TASK GOAL: Of the lines listed below, return exactly those that run from the line containing "Continue the OpenSCAD" through the line containing "return found", both included.

*** SUPPLIED ENTRIES

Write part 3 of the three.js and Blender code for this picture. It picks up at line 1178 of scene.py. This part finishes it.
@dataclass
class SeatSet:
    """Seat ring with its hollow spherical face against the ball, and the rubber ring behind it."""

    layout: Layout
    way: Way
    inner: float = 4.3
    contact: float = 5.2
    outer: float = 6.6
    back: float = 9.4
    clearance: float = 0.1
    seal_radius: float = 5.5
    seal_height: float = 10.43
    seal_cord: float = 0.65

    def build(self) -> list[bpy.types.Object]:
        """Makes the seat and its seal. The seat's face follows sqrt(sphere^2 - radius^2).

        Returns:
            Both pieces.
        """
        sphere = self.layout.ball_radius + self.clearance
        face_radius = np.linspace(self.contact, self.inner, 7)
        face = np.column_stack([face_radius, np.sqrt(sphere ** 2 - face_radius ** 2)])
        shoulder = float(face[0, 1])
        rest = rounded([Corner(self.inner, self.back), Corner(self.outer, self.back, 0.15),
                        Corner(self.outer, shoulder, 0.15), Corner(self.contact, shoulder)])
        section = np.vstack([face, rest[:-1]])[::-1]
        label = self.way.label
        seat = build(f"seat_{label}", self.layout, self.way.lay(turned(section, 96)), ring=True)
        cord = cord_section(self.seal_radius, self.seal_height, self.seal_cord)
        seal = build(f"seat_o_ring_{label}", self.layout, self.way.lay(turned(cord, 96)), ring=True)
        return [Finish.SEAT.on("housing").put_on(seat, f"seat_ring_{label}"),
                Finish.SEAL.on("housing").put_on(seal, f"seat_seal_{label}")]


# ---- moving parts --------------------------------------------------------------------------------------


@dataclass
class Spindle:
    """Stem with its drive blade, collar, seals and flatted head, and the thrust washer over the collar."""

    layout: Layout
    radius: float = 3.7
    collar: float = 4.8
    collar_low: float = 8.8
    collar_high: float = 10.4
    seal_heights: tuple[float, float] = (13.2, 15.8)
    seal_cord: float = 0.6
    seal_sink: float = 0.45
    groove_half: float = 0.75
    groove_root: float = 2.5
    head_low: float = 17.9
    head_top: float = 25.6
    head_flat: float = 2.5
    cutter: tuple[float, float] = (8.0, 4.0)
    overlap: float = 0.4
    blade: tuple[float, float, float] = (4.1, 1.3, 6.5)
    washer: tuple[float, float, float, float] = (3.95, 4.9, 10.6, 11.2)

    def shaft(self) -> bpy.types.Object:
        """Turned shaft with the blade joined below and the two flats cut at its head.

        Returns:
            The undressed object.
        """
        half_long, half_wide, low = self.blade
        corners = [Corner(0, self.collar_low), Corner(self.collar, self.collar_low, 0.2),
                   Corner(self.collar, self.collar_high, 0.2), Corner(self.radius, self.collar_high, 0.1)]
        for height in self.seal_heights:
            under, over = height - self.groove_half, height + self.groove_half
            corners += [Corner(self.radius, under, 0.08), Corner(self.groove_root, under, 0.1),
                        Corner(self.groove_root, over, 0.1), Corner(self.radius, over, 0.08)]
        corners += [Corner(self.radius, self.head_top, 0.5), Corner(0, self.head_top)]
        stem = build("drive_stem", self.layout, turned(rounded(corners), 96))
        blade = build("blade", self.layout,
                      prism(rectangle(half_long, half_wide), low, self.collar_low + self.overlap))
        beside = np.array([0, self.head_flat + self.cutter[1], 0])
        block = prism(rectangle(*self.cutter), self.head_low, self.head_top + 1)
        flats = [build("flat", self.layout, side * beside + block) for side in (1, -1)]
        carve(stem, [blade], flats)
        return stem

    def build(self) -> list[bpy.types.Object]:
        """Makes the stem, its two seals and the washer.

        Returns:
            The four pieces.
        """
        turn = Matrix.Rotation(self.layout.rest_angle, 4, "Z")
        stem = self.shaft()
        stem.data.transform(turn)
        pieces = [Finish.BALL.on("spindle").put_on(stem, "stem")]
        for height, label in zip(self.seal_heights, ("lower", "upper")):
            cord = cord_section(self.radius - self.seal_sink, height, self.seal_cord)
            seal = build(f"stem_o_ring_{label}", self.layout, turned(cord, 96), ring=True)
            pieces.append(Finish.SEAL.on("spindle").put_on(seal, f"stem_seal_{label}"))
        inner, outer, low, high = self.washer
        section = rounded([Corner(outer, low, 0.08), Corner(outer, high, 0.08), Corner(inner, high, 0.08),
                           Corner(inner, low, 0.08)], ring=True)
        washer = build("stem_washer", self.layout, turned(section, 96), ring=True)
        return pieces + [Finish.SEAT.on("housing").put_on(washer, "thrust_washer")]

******
*** SUPPLIED ENTRIES

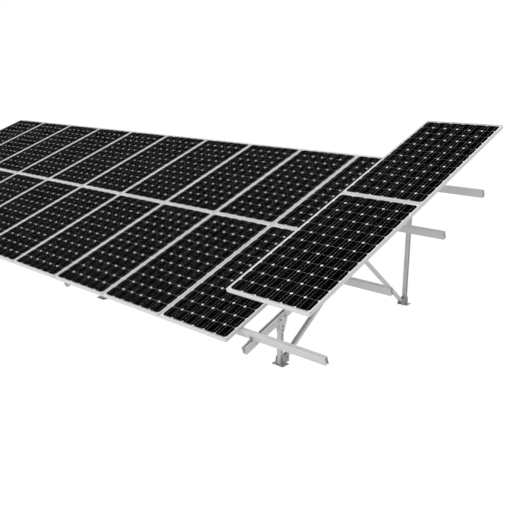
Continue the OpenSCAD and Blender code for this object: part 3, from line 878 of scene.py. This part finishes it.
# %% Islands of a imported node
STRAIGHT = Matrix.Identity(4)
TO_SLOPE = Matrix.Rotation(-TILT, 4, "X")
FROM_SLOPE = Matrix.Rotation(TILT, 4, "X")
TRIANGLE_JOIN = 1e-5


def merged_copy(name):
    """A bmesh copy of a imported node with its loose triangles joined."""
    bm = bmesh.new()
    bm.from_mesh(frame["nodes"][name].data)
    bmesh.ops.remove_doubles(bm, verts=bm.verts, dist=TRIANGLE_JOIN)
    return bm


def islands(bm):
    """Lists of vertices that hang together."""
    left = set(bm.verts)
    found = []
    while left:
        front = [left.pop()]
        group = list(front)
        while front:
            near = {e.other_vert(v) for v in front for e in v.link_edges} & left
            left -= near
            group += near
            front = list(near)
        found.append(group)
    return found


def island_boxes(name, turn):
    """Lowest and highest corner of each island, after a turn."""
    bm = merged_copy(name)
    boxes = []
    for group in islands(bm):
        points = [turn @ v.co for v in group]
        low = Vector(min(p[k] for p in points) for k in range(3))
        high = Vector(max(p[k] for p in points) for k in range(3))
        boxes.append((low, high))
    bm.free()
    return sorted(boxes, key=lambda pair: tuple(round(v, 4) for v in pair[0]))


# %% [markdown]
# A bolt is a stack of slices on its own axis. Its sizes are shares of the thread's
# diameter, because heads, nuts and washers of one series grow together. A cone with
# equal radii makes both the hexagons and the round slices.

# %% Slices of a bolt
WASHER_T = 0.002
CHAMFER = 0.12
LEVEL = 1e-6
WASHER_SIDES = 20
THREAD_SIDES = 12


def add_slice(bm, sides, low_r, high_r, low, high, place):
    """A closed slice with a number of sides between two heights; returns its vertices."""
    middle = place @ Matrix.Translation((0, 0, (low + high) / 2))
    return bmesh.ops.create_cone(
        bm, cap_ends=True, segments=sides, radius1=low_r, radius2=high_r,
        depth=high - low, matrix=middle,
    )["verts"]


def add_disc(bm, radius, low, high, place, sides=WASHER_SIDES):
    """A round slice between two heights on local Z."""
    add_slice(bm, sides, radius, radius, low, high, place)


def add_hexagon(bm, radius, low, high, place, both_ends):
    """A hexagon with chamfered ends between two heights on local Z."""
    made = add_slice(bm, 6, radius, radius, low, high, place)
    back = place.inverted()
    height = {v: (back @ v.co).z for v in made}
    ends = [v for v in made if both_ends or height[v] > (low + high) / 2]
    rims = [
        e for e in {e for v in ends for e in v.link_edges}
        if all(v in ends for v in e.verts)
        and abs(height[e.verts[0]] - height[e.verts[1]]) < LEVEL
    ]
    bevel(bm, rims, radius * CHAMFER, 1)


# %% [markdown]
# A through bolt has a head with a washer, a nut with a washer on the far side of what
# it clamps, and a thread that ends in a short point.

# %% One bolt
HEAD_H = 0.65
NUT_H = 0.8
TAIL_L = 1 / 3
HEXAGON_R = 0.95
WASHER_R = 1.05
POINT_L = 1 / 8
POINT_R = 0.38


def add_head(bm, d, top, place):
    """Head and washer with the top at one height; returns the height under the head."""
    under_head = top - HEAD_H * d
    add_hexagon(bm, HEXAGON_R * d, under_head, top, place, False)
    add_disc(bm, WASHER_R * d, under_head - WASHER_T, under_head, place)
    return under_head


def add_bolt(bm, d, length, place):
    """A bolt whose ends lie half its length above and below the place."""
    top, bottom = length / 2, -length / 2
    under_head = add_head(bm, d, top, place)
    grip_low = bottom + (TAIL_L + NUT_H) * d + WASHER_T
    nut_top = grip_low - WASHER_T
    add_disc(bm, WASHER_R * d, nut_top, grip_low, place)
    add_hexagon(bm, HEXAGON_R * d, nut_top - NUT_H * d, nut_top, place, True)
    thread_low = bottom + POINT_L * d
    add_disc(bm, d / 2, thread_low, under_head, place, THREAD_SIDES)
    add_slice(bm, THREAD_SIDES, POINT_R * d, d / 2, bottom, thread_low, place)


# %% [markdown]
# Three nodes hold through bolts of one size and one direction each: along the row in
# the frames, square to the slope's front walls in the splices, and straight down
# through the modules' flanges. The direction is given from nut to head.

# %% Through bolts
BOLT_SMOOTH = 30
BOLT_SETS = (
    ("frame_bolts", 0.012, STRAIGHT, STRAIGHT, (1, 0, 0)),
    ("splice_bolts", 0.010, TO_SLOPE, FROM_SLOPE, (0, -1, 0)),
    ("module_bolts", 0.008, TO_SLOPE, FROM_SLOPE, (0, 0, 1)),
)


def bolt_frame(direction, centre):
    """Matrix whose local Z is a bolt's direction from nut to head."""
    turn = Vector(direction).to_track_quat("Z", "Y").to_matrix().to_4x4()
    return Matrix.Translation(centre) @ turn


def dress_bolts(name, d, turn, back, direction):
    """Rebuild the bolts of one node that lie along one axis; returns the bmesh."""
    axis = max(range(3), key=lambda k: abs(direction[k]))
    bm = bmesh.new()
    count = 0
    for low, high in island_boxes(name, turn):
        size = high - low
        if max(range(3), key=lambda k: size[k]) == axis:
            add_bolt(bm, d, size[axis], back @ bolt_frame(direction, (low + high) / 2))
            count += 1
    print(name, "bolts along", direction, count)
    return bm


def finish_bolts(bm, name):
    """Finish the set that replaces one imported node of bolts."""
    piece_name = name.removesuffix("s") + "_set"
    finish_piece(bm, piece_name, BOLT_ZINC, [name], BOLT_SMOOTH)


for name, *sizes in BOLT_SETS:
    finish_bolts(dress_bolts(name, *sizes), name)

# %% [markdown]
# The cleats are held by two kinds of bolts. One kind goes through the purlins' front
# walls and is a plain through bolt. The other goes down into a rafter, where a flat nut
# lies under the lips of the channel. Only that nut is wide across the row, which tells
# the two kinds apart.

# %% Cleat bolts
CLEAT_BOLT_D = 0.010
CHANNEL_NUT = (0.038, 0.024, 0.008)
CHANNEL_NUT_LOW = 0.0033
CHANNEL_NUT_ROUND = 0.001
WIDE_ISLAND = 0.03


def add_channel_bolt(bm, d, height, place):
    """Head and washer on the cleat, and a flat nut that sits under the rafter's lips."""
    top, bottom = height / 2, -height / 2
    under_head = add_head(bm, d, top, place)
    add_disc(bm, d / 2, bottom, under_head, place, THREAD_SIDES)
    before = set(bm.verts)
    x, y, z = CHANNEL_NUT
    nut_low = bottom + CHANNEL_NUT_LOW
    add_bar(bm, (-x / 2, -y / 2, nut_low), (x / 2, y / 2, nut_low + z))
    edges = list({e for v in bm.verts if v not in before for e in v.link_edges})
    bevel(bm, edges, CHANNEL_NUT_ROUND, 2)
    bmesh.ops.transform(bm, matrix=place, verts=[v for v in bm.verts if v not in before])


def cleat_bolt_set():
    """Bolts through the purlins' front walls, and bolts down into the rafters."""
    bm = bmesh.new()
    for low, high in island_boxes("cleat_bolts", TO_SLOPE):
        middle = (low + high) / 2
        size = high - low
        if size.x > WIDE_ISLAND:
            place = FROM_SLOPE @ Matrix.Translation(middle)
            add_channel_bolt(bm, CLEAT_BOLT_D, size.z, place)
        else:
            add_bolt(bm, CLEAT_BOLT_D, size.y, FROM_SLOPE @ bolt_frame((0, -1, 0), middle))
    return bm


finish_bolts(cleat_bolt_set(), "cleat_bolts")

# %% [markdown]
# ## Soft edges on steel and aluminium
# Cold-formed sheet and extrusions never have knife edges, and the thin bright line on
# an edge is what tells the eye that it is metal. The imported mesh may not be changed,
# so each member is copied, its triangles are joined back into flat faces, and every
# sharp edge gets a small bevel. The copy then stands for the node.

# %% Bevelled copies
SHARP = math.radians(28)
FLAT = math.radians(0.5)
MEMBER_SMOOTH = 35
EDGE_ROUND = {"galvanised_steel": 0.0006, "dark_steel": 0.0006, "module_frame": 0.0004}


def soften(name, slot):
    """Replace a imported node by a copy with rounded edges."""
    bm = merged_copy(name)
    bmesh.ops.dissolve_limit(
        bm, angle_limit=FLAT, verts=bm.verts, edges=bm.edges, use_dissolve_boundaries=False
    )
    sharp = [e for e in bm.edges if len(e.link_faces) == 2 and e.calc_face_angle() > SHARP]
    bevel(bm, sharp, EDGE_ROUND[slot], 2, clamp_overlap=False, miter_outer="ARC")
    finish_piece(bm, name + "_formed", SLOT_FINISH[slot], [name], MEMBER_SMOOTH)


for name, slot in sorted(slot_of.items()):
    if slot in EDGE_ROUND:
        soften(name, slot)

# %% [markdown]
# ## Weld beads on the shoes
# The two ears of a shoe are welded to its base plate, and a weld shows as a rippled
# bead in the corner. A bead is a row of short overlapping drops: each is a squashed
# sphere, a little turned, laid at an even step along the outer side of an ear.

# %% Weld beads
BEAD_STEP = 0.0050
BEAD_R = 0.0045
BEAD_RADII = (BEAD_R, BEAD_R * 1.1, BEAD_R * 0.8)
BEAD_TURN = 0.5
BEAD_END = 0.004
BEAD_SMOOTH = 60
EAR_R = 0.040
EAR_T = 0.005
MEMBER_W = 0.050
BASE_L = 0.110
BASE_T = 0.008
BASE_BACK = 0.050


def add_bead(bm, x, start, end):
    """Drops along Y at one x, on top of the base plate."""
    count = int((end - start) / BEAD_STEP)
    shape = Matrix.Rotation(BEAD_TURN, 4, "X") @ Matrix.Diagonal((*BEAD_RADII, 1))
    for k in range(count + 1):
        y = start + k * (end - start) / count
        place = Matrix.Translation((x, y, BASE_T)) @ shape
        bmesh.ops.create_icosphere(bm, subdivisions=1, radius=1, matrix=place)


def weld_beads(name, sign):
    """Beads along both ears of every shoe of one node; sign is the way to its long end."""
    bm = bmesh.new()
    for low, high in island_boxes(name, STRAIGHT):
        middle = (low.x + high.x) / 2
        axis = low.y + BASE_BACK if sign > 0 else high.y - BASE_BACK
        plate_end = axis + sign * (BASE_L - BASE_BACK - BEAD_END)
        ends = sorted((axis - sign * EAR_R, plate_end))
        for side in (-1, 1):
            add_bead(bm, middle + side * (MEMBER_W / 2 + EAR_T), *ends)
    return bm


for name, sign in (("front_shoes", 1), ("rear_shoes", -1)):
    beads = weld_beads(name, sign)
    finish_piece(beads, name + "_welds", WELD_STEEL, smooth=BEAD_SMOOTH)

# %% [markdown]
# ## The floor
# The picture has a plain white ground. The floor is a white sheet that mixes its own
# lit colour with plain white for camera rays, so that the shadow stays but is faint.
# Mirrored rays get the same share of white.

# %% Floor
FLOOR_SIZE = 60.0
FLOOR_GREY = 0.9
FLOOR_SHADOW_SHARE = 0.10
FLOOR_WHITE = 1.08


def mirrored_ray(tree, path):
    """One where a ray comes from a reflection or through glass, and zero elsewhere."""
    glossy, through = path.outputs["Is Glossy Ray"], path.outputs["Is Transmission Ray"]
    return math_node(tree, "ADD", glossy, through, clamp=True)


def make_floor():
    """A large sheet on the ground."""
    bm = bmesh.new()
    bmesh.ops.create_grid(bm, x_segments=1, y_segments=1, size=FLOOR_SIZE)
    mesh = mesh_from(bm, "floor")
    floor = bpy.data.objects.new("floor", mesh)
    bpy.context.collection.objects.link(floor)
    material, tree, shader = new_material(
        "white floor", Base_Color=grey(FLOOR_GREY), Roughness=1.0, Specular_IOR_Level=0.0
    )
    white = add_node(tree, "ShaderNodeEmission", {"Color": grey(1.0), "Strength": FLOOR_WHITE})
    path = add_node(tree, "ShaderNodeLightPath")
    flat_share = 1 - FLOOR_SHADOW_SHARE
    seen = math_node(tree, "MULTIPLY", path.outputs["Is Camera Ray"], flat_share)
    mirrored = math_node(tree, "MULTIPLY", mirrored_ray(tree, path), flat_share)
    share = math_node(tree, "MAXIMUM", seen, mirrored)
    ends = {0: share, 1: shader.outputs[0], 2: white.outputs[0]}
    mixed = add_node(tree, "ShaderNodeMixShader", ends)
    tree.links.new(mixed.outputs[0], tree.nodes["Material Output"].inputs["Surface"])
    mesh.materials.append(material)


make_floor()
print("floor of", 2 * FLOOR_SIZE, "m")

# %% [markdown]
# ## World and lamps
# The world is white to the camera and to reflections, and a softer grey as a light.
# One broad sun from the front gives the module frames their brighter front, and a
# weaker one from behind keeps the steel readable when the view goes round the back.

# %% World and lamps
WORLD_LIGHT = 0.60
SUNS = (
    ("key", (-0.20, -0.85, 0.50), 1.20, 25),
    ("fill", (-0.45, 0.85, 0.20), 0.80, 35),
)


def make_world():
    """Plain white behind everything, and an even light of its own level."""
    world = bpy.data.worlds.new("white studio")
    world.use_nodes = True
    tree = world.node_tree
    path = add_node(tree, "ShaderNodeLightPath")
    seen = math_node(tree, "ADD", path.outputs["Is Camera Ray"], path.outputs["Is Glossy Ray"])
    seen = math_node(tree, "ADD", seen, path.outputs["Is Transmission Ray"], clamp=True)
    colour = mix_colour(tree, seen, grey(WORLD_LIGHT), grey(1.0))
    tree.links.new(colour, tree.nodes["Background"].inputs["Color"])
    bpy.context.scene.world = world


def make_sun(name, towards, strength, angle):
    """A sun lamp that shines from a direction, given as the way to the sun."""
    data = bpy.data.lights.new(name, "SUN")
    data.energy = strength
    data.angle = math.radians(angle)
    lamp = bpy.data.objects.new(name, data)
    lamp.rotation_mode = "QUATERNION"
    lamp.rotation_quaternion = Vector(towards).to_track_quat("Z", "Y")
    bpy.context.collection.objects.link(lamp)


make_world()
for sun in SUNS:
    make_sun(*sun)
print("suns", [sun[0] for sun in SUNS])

******

FULL ANSWER:
Continue the OpenSCAD and Blender code for this object: part 3, from line 878 of scene.py. This part finishes it.
# %% Islands of a imported node
STRAIGHT = Matrix.Identity(4)
TO_SLOPE = Matrix.Rotation(-TILT, 4, "X")
FROM_SLOPE = Matrix.Rotation(TILT, 4, "X")
TRIANGLE_JOIN = 1e-5


def merged_copy(name):
    """A bmesh copy of a imported node with its loose triangles joined."""
    bm = bmesh.new()
    bm.from_mesh(frame["nodes"][name].data)
    bmesh.ops.remove_doubles(bm, verts=bm.verts, dist=TRIANGLE_JOIN)
    return bm


def islands(bm):
    """Lists of vertices that hang together."""
    left = set(bm.verts)
    found = []
    while left:
        front = [left.pop()]
        group = list(front)
        while front:
            near = {e.other_vert(v) for v in front for e in v.link_edges} & left
            left -= near
            group += near
            front = list(near)
        found.append(group)
    return found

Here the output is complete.